Take down each entry exactly as written.
───
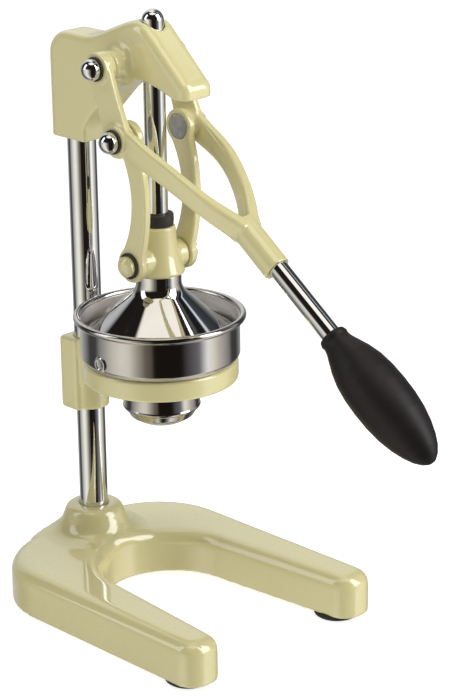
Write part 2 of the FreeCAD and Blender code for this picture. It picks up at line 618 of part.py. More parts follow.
def press_bell():
    """Thin cone with a straight neck and a flat rim."""
    crown, inside, hole = BELL_TOP - BELL_CROWN, BELL_NECK_R - BELL_WALL, ROD_NECK_R + 0.1
    outer = [(BELL_NECK_R, BELL_TOP), (BELL_NECK_R, 261.0), (17.5, 257.4), (19.3, 253.8), (22.3, 250.2),
             (50.0, 225.6), (53.6, BELL_RIM_Z + 1.8), (BELL_RIM_R, BELL_RIM_Z + 1.8)]
    inner = [(BELL_RIM_R, BELL_RIM_Z), (52.8, BELL_RIM_Z), (49.0, 223.9), (21.2, 248.7), (17.9, 252.9),
             (16.0, 256.9), (inside, 260.8), (inside, crown), (hole, crown), (hole, BELL_TOP)]
    return turned(outer + inner, ROD_FWD)


def bell_washer():
    top = BELL_TOP - BELL_CROWN
    disc = upright(BELL_WASHER_R, top - BELL_WASHER_T, top, ROD_FWD)
    return disc.cut(upright(ROD_NECK_R + 0.1, ROD_BOTTOM, BELL_TOP, ROD_FWD))


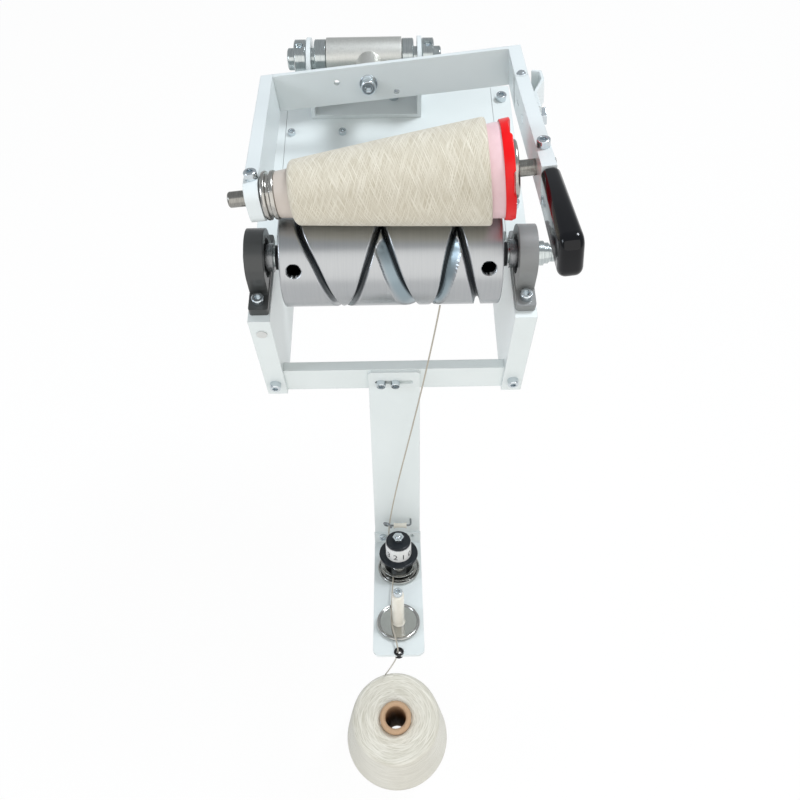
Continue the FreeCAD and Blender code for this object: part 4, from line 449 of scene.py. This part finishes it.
def eased_copy(node, ease_mm):
    """A welded, smooth-shaded and bevelled piece made from a CAD node, in its place."""
    bm = bmesh.new()
    bm.from_mesh(frame["nodes"][node].data)
    bmesh.ops.remove_doubles(bm, verts=bm.verts, dist=WELD_MM * MM)
    bmesh.ops.dissolve_limit(bm, angle_limit=FLAT, verts=bm.verts, edges=bm.edges)
    for face in bm.faces:
        face.smooth = True
    for edge in bm.edges:
        edge.smooth = len(edge.link_faces) == 2 and edge.calc_face_angle(math.pi) < SHARP
    slot = slot_of[node]
    piece = make_piece(node + "_eased", bm, body_of[node], finishes[slot], slot, node)
    bevel = piece.modifiers.new("eased_edges", "BEVEL")
    bevel.width = ease_mm * MM
    bevel.segments = 2
    bevel.limit_method = "ANGLE"
    bevel.angle_limit = SHARP
    flats = piece.modifiers.new("flat_faces", "WEIGHTED_NORMAL")
    flats.keep_sharp = True
    return piece


EASED = {"frame_screws": 0.3, "cover_screws": 0.2, "pillow_screws": 0.3, "bracket_screws": 0.3,
         "feed_screws": 0.25, "shelf_screw": 0.2, "left_clamp_screw": 0.3, "lever_clamp_screw": 0.3,
         "lever_side_bolt": 0.4, "yoke_bolt": 0.3, "post_screw": 0.25, "stud_nuts": 0.3,
         "tension_stud": 0.8, "pivot_collars": 0.3, "collar_set_screws": 0.2, "drum_set_screws": 0.2,
         "pivot_shaft": 0.3, "pivot_sleeve": 0.6, "drum_shaft": 0.4, "drive_collar": 0.3,
         "bearing_inner_rings": 0.3, "bearing_outer_rings": 0.3, "guide_ceramic": 0.3, "lever_pin": 0.2,
         "hole_plug": 0.3, "left_spindle": 0.5, "lever_spindle": 0.5, "small_end_chuck": 0.7,
         "base_chuck": 0.5, "tension_cup": 0.5, "tension_discs": 0.4, "tension_saucer": 0.6,
         "tension_knob": 0.6, "ceramic_post": 0.6, "yarn_eyelet": 0.4, "supply_tube": 0.6,
         "pillow_block_left": 1.2, "pillow_block_right": 1.2, "lever_arm": 0.5, "yoke_crossbar": 0.5,
         "left_arm": 0.6, "pivot_bracket": 0.5, "lever_side_bracket": 0.5}
for node, ease_mm in EASED.items():
    eased_copy(node, ease_mm)

# %% [markdown]
# ## The lever's grip
#
# The grip is a steel tang dipped in soft PVC: a flat bar, a little wider at its end, with every edge
# drawn round by the dip. A sculpted or subdivided form would lose its flat sides. A block with a
# tapered neck, a round tip and one wide bevel round its sides keeps them.

# %% The grip
GRIP_START, GRIP_LENGTH, GRIP_HEIGHT = 139.0, 86.8, 33.6
GRIP_NECK, GRIP_END = 13.6, 16.8
TIP_ROUND, DIP_ROUND = 9.0, 5.4
NECK_SHARE = 0.97

grip_low, grip_high = (Vector(corner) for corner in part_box("lever_grip"))
lever_side = (grip_low + grip_high) / 2 - Vector(joints["lever_open"]["pos_m"])
lever_place = axis_place(joints["lever_open"], lever_side)
grip_rise = lever_side.dot(Vector(joints["lever_open"]["axis"]).normalized())

bm = bmesh.new()
bmesh.ops.create_cube(bm, size=1.0)
bmesh.ops.scale(bm, vec=(GRIP_LENGTH * MM, GRIP_END * MM, GRIP_HEIGHT * MM), verts=bm.verts)
neck = [vert for vert in bm.verts if vert.co.x < 0]
bmesh.ops.scale(bm, vec=(1.0, GRIP_NECK / GRIP_END, NECK_SHARE), verts=neck)
tip = [edge for edge in bm.edges if all(vert.co.x > 0 for vert in edge.verts)
       and abs(edge.verts[0].co.y - edge.verts[1].co.y) > GRIP_END / 2 * MM]
bmesh.ops.bevel(bm, geom=tip, offset=TIP_ROUND * MM, offset_type="OFFSET", segments=6, profile=0.5,
                affect="EDGES", material=-1)
sharp = [edge for edge in bm.edges if edge.calc_face_angle() > SHARP]
bmesh.ops.bevel(bm, geom=sharp, offset=DIP_ROUND * MM, offset_type="OFFSET", segments=6, profile=0.5,
                affect="EDGES", material=-1)
for face in bm.faces:
    face.smooth = True
middle = (GRIP_START + GRIP_LENGTH / 2) * MM
bmesh.ops.transform(bm, matrix=lever_place @ Matrix.Translation((middle, 0, grip_rise)), verts=bm.verts)
make_piece("dipped_grip", bm, "lever", finishes["grip_vinyl"], "grip_vinyl", "lever_grip")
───
Task response:
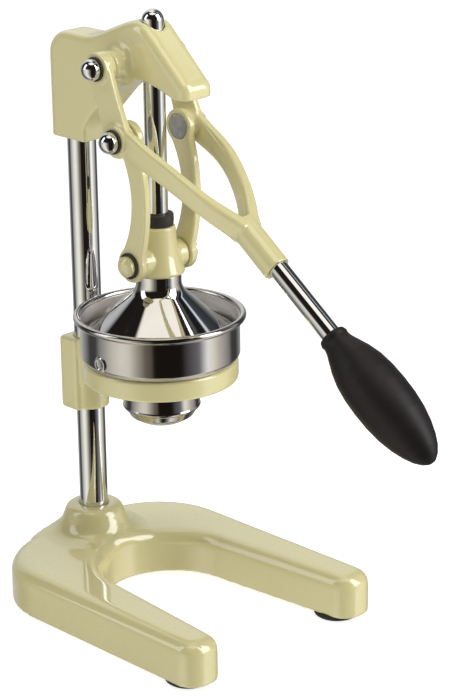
Write part 2 of the FreeCAD and Blender code for this picture. It picks up at line 618 of part.py. More parts follow.
def press_bell():
    """Thin cone with a straight neck and a flat rim."""
    crown, inside, hole = BELL_TOP - BELL_CROWN, BELL_NECK_R - BELL_WALL, ROD_NECK_R + 0.1
    outer = [(BELL_NECK_R, BELL_TOP), (BELL_NECK_R, 261.0), (17.5, 257.4), (19.3, 253.8), (22.3, 250.2),
             (50.0, 225.6), (53.6, BELL_RIM_Z + 1.8), (BELL_RIM_R, BELL_RIM_Z + 1.8)]
    inner = [(BELL_RIM_R, BELL_RIM_Z), (52.8, BELL_RIM_Z), (49.0, 223.9), (21.2, 248.7), (17.9, 252.9),
             (16.0, 256.9), (inside, 260.8), (inside, crown), (hole, crown), (hole, BELL_TOP)]
    return turned(outer + inner, ROD_FWD)


def bell_washer():
    top = BELL_TOP - BELL_CROWN
    disc = upright(BELL_WASHER_R, top - BELL_WASHER_T, top, ROD_FWD)
    return disc.cut(upright(ROD_NECK_R + 0.1, ROD_BOTTOM, BELL_TOP, ROD_FWD))


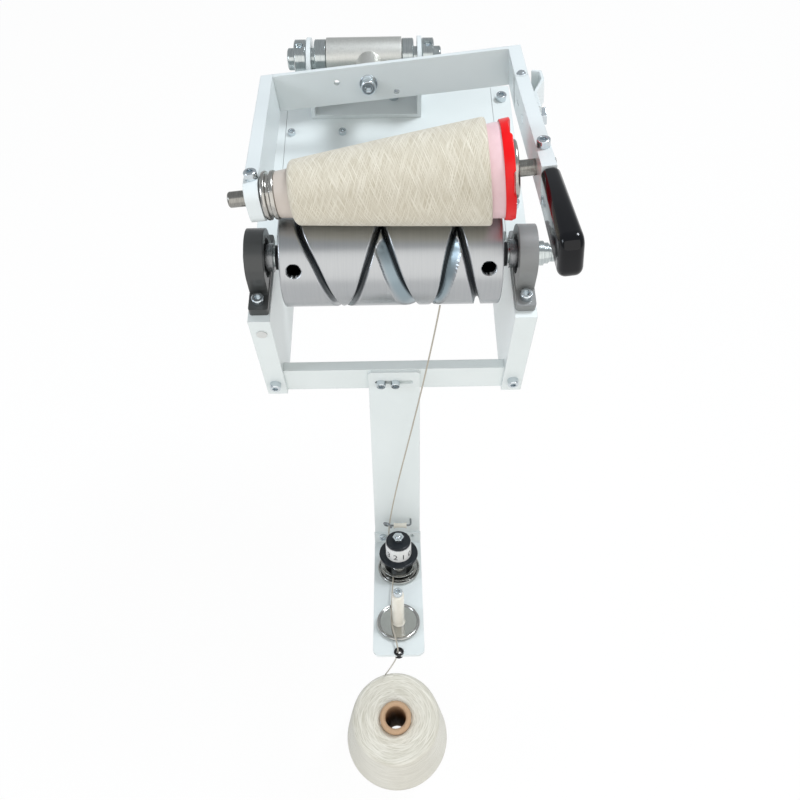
Continue the FreeCAD and Blender code for this object: part 4, from line 449 of scene.py. This part finishes it.
def eased_copy(node, ease_mm):
    """A welded, smooth-shaded and bevelled piece made from a CAD node, in its place."""
    bm = bmesh.new()
    bm.from_mesh(frame["nodes"][node].data)
    bmesh.ops.remove_doubles(bm, verts=bm.verts, dist=WELD_MM * MM)
    bmesh.ops.dissolve_limit(bm, angle_limit=FLAT, verts=bm.verts, edges=bm.edges)
    for face in bm.faces:
        face.smooth = True
    for edge in bm.edges:
        edge.smooth = len(edge.link_faces) == 2 and edge.calc_face_angle(math.pi) < SHARP
    slot = slot_of[node]
    piece = make_piece(node + "_eased", bm, body_of[node], finishes[slot], slot, node)
    bevel = piece.modifiers.new("eased_edges", "BEVEL")
    bevel.width = ease_mm * MM
    bevel.segments = 2
    bevel.limit_method = "ANGLE"
    bevel.angle_limit = SHARP
    flats = piece.modifiers.new("flat_faces", "WEIGHTED_NORMAL")
    flats.keep_sharp = True
    return piece


EASED = {"frame_screws": 0.3, "cover_screws": 0.2, "pillow_screws": 0.3, "bracket_screws": 0.3,
         "feed_screws": 0.25, "shelf_screw": 0.2, "left_clamp_screw": 0.3, "lever_clamp_screw": 0.3,
         "lever_side_bolt": 0.4, "yoke_bolt": 0.3, "post_screw": 0.25, "stud_nuts": 0.3,
         "tension_stud": 0.8, "pivot_collars": 0.3, "collar_set_screws": 0.2, "drum_set_screws": 0.2,
         "pivot_shaft": 0.3, "pivot_sleeve": 0.6, "drum_shaft": 0.4, "drive_collar": 0.3,
         "bearing_inner_rings": 0.3, "bearing_outer_rings": 0.3, "guide_ceramic": 0.3, "lever_pin": 0.2,
         "hole_plug": 0.3, "left_spindle": 0.5, "lever_spindle": 0.5, "small_end_chuck": 0.7,
         "base_chuck": 0.5, "tension_cup": 0.5, "tension_discs": 0.4, "tension_saucer": 0.6,
         "tension_knob": 0.6, "ceramic_post": 0.6, "yarn_eyelet": 0.4, "supply_tube": 0.6,
         "pillow_block_left": 1.2, "pillow_block_right": 1.2, "lever_arm": 0.5, "yoke_crossbar": 0.5,
         "left_arm": 0.6, "pivot_bracket": 0.5, "lever_side_bracket": 0.5}
for node, ease_mm in EASED.items():
    eased_copy(node, ease_mm)

# %% [markdown]
# ## The lever's grip
#
# The grip is a steel tang dipped in soft PVC: a flat bar, a little wider at its end, with every edge
# drawn round by the dip. A sculpted or subdivided form would lose its flat sides. A block with a
# tapered neck, a round tip and one wide bevel round its sides keeps them.

# %% The grip
GRIP_START, GRIP_LENGTH, GRIP_HEIGHT = 139.0, 86.8, 33.6
GRIP_NECK, GRIP_END = 13.6, 16.8
TIP_ROUND, DIP_ROUND = 9.0, 5.4
NECK_SHARE = 0.97

grip_low, grip_high = (Vector(corner) for corner in part_box("lever_grip"))
lever_side = (grip_low + grip_high) / 2 - Vector(joints["lever_open"]["pos_m"])
lever_place = axis_place(joints["lever_open"], lever_side)
grip_rise = lever_side.dot(Vector(joints["lever_open"]["axis"]).normalized())

bm = bmesh.new()
bmesh.ops.create_cube(bm, size=1.0)
bmesh.ops.scale(bm, vec=(GRIP_LENGTH * MM, GRIP_END * MM, GRIP_HEIGHT * MM), verts=bm.verts)
neck = [vert for vert in bm.verts if vert.co.x < 0]
bmesh.ops.scale(bm, vec=(1.0, GRIP_NECK / GRIP_END, NECK_SHARE), verts=neck)
tip = [edge for edge in bm.edges if all(vert.co.x > 0 for vert in edge.verts)
       and abs(edge.verts[0].co.y - edge.verts[1].co.y) > GRIP_END / 2 * MM]
bmesh.ops.bevel(bm, geom=tip, offset=TIP_ROUND * MM, offset_type="OFFSET", segments=6, profile=0.5,
                affect="EDGES", material=-1)
sharp = [edge for edge in bm.edges if edge.calc_face_angle() > SHARP]
bmesh.ops.bevel(bm, geom=sharp, offset=DIP_ROUND * MM, offset_type="OFFSET", segments=6, profile=0.5,
                affect="EDGES", material=-1)
for face in bm.faces:
    face.smooth = True
middle = (GRIP_START + GRIP_LENGTH / 2) * MM
bmesh.ops.transform(bm, matrix=lever_place @ Matrix.Translation((middle, 0, grip_rise)), verts=bm.verts)
make_piece("dipped_grip", bm, "lever", finishes["grip_vinyl"], "grip_vinyl", "lever_grip")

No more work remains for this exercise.